Oates reveals the unreliability of Judd as a narrator because he is an adult looking back upon events taking place within his family at least 17 years ago. Judd is the youngest child, and his memories come from a “communal” storage of family memories, shared as stories. He even writes in Chapter 1 that he will write about events he has not experienced. Judd’s first-person narration often fades into what appears to be omniscient third-person narration of events Judd could not have witnessed, and emotional states he could not have understood or known.
In Chapters 3 and 4, Oates introduces the crucial event of the novel: Marianne’s rape after the St. Valentine’s prom. Oates uses elliptical language to describe this event: allusions, indications, momentary glimpses, and innuendos, as readers never get the chance to witness the act itself, only catching echoes of it. This authorial choice is logical in terms of the narrator’s position: Judd is a child when the event occurs, he is unaware of most of the goings-on, and as an adult, he is loath to imagine what his sister must have gone through. Furthermore, Marianne’s own recollection of the event is fragmented and chaotic: To identify with her character, readers must experience the same confusion and lack of clarity, while at the same time feeling a sense of heightened drama and traumatic disorder.
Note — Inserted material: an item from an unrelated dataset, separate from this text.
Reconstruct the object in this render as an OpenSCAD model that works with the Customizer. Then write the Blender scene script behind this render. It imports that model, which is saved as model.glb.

Marianne and Patrick’s bond weakens because of Marianne’s inability to voice her experience and Patrick’s youthful lack of sensitivity. As shown in Chapter 5, Marianne’s failure to either verbalize her trauma or subsume it within herself causes an immediate rift within the family, which has previously seemed invincible. Oates exemplifies this through Marianne’s symbolic breaking of the family code. Judd as the narrator and Oates as the author both imply that the first time Marianne questions the accepted ways of the family (refusing to play along with her mother as she talks to her by addressing the canary), she causes a disproportionate (and irrevocable) reaction as her mother’s voice in reply “was tremulous with hurt and indignation.” The reaction tells Marianne that she has broken the rules, and her place in the family is instantly and cruelly brought into question.
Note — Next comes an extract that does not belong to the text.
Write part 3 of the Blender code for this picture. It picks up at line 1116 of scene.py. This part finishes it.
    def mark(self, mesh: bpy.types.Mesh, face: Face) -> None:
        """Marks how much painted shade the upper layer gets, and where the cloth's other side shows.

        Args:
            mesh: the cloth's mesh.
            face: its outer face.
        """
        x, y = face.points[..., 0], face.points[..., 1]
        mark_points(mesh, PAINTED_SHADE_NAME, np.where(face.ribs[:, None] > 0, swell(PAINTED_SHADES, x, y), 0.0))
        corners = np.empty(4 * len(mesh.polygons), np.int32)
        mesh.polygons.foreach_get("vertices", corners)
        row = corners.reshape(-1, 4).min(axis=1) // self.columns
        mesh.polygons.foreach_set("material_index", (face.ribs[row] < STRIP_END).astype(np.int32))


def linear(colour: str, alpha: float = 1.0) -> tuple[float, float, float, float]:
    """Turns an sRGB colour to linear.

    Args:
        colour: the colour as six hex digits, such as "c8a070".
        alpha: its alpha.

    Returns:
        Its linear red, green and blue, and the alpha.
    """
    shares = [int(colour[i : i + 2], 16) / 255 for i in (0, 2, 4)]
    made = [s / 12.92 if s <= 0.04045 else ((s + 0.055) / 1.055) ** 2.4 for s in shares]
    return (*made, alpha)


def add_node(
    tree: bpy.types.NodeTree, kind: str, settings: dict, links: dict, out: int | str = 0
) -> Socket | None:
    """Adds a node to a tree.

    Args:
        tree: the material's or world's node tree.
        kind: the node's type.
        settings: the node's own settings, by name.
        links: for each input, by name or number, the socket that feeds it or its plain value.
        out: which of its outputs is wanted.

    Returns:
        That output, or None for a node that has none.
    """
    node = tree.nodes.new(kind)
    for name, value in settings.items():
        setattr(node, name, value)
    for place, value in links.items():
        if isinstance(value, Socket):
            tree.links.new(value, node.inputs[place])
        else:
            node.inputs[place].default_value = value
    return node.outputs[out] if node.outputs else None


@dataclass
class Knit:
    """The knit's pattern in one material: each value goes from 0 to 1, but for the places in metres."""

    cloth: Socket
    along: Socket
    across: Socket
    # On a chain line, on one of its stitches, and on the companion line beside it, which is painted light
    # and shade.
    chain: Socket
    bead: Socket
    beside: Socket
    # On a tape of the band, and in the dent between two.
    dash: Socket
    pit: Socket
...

Chapter 6 offers examples of the use of unattributed dialogue as shorthand for a range of experiences and a potent juxtaposition of Della Rae Duncan and Marianne. Oates does not identify the young men who rape Della Rae at the cemetery because their names are insignificant: The patriarchal macho-posturing and casual misogyny is so prevalent in middle-class American society of the 1970s that any single man could stand in for the multitude. Furthermore, the victim, “a dirty girl because her skin was dirty, and her clothes” (49), is not important enough for the people of the town to react to rumors and admit knowledge of what has taken place: “Maybe, in fact, it was better not to know why? You could feel sorry for that person, and generous. You didn’t shrink away in disgust” (50).
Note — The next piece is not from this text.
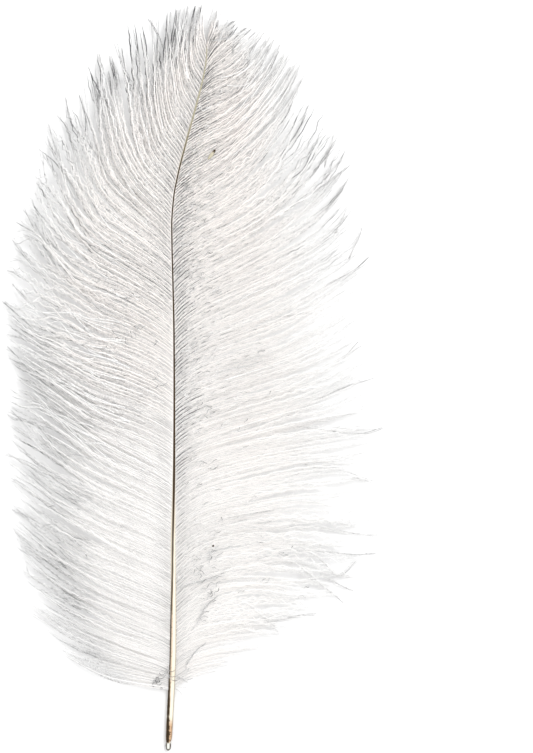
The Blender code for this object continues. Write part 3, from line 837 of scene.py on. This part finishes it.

In the scene where Marianne sees Della Rae in the locker room, Oates offers a reminder of how brittle sense of entitlement or privilege can be. As Della Rae looks at Marianne with dark, brooding eyes, “Marianne felt her face burn at once, and her heart kicked as if she’d been shot, like a bird in flight, yet like a wounded bird carried forward by sheer momentum” (55). At this point, Marianne is still the popular cheerleader, unstained and unsullied, the daughter of a respected family. Invoking Della Rae’s experience and depicting their meeting, Oates signals the change that awaits Marianne as she falls from precarious grace of a misogynistic society.